Virginia has made a concentrated effort to pare down the significance of this controversy, by suggesting that the case has very little to do with grand constitutional principle – other than serving a state’s own democratic polity – and perhaps has even less to do with commercial dealings that span the nation.
If the Court were inclined to reach a minimalist decision, Virginia offers it the easiest option. But this may well be a case that the Court accepted for review with a grander vision, and that clearly pulls it toward the arguments of McBurney and Hurlbert.
This case, made simple:
The states and the federal government have joined in a modern movement to make government more transparent by passing open-records laws, usually called “freedom of information acts.” Very few of the states, however, have restrictions in their records laws that open them only to citizens of those states. That limitation has led to a constitutional controversy, over whether the national Constitution prohibits states from treating their citizens more favorably than they do outsiders in access to records generated by state agencies.
That limitation is included in a Virginia state law that dates to 1968. That law was upheld by a federal appeals court, based in Richmond, Virginia, on the theory that it did not interfere with any constitutional right of non-Virginians to engage in activity of a kind that unites the nation in commercial or civic harmony, and did not seek to regulate any activity that is economic in nature — or at least did so only in a minimal way.

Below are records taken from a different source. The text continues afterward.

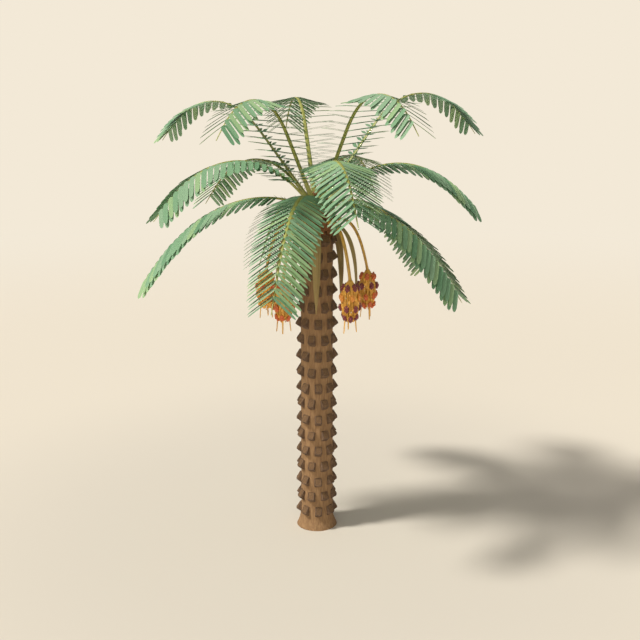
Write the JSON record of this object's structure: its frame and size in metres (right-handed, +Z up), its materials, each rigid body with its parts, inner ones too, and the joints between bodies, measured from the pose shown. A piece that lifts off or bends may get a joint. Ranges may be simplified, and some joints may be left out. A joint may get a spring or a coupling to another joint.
{
  "type": "date palm tree",
  "caption": "Mature date palm with a trunk of cut leaf stubs, whorls of arching feather fronds, hanging date bunches and dry spathes under the crown.",
  "frame": {"origin": "centre of the flat cut under the trunk, at ground level", "axes": "+Z up along the trunk; -Y is the side seen in the picture, +X to its right"},
  "size_m": [5.3583, 5.2738, 7.0477],
  "materials": {
    "trunk": "weathered brown palm stem with darker cut stubs",
    "heart": "coarse red-brown leaf-base fibre",
    "frond": "matte grey-green leaflets on an olive rib",
    "stalk": "smooth orange-gold fruit stalk",
    "dates": "golden strands with orange to maroon dates",
    "spathe": "dry olive-tan sheath"
  },
  "bodies": {
    "root": {"trunk": "trunk", "crown_heart": "heart", "fruit_stalk_1": "stalk", "fruit_stalk_2": "stalk", "fruit_stalk_3": "stalk", "fruit_stalk_4": "stalk", "fruit_stalk_5": "stalk", "date_bunch_1": "dates", "date_bunch_2": "dates", "date_bunch_3": "dates", "date_bunch_4": "dates", "date_bunch_5": "dates", "dry_spathe_1": "spathe", "dry_spathe_2": "spathe", "dry_spathe_3": "spathe", "dry_spathe_4": "spathe", "dry_spathe_5": "spathe", "frond_upper_1_inner": "frond", "frond_upper_1_outer": "frond", "frond_upper_2_inner": "frond", "frond_upper_2_outer": "frond", "frond_upper_3_inner": "frond", "frond_upper_3_outer": "frond", "frond_upper_4_inner": "frond", "frond_upper_4_outer": "frond", "frond_upper_5_inner": "frond", "frond_upper_5_outer": "frond", "frond_middle_1_inner": "frond", "frond_middle_1_outer": "frond", "frond_middle_2_inner": "frond", "frond_middle_2_outer": "frond", "frond_middle_3_inner": "frond", "frond_middle_3_outer": "frond", "frond_middle_4_inner": "frond", "frond_middle_4_outer": "frond", "frond_middle_5_inner": "frond", "frond_middle_5_outer": "frond", "frond_lower_1_inner": "frond", "frond_lower_1_outer": "frond", "frond_lower_2_inner": "frond", "frond_lower_2_outer": "frond", "frond_lower_3_inner": "frond", "frond_lower_3_outer": "frond", "frond_lower_4_inner": "frond", "frond_lower_4_outer": "frond", "frond_lower_5_inner": "frond", "frond_lower_5_outer": "frond"}
  },
  "joints": []
}
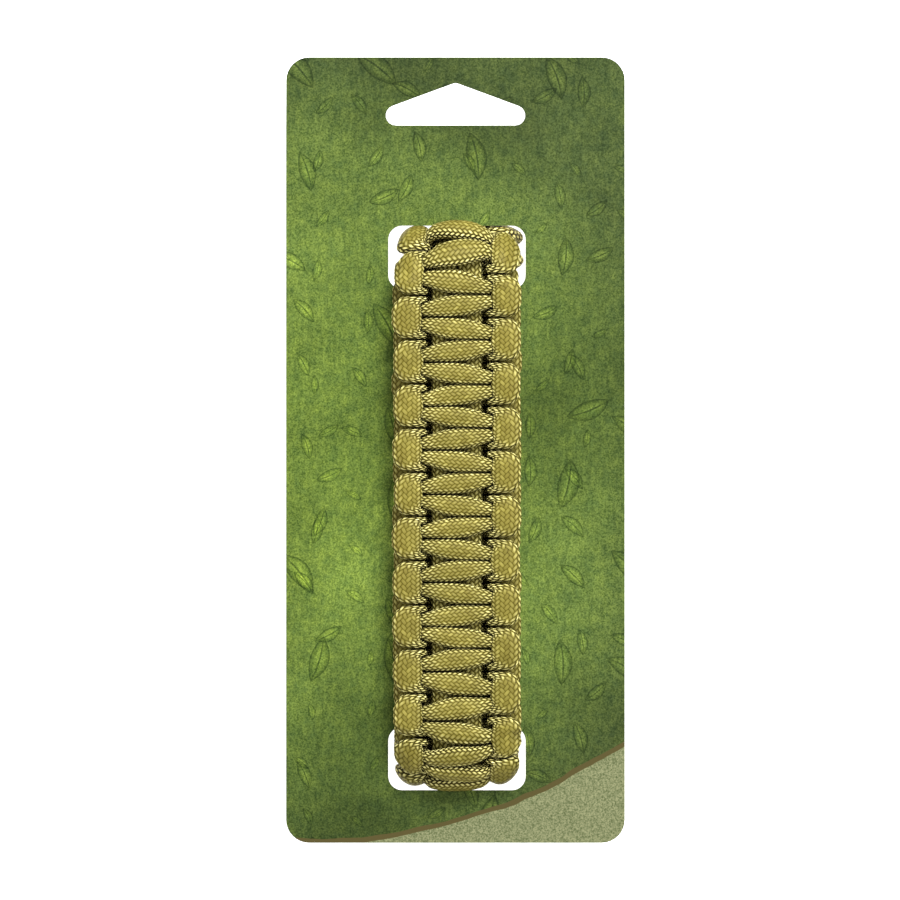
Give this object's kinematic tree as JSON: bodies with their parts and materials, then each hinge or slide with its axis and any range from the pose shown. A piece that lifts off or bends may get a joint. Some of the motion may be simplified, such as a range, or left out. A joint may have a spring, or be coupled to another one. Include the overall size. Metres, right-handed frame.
{
  "type": "paracord bracelet on a display card",
  "caption": "Cord bracelet knotted round a filler cord, closed in a loop by a clasp and slipped through the cutouts of a plain hanging card.",
  "frame": {"origin": "middle of the card, on the surface that the back of the band rests on", "axes": "+Y towards the card's hang hole, +Z out of the card's printed face, +X to the right of the printed face"},
  "size_m": [0.069, 0.16, 0.0235],
  "materials": {
    "card": "glossy laminated print",
    "cord": "braided nylon sheath",
    "clasp": "fine moulded texture"
  },
  "bodies": {
    "root": {"display_card": "card", "core_cord": "cord", "outer_strand": "cord", "inner_strand": "cord", "clasp": "clasp"}
  },
  "joints": []
}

Two non-Virginians have taken the dispute to the Supreme Court. One was denied access to records of a child support arrangement he had with his former wife; he had formerly lived in Virginia. The other was a businessman who was denied access to real property tax assessment records that one of his business clients wanted. The Court agreed to hear their claims that two, and possibly, three provisions in the Constitution are violated by such denials, based on where the records-seekers live. In deciding the dispute, the Supreme Court may be led back to America’s Constitutional Convention, and some of the nation-building ideas that the Founders applied then.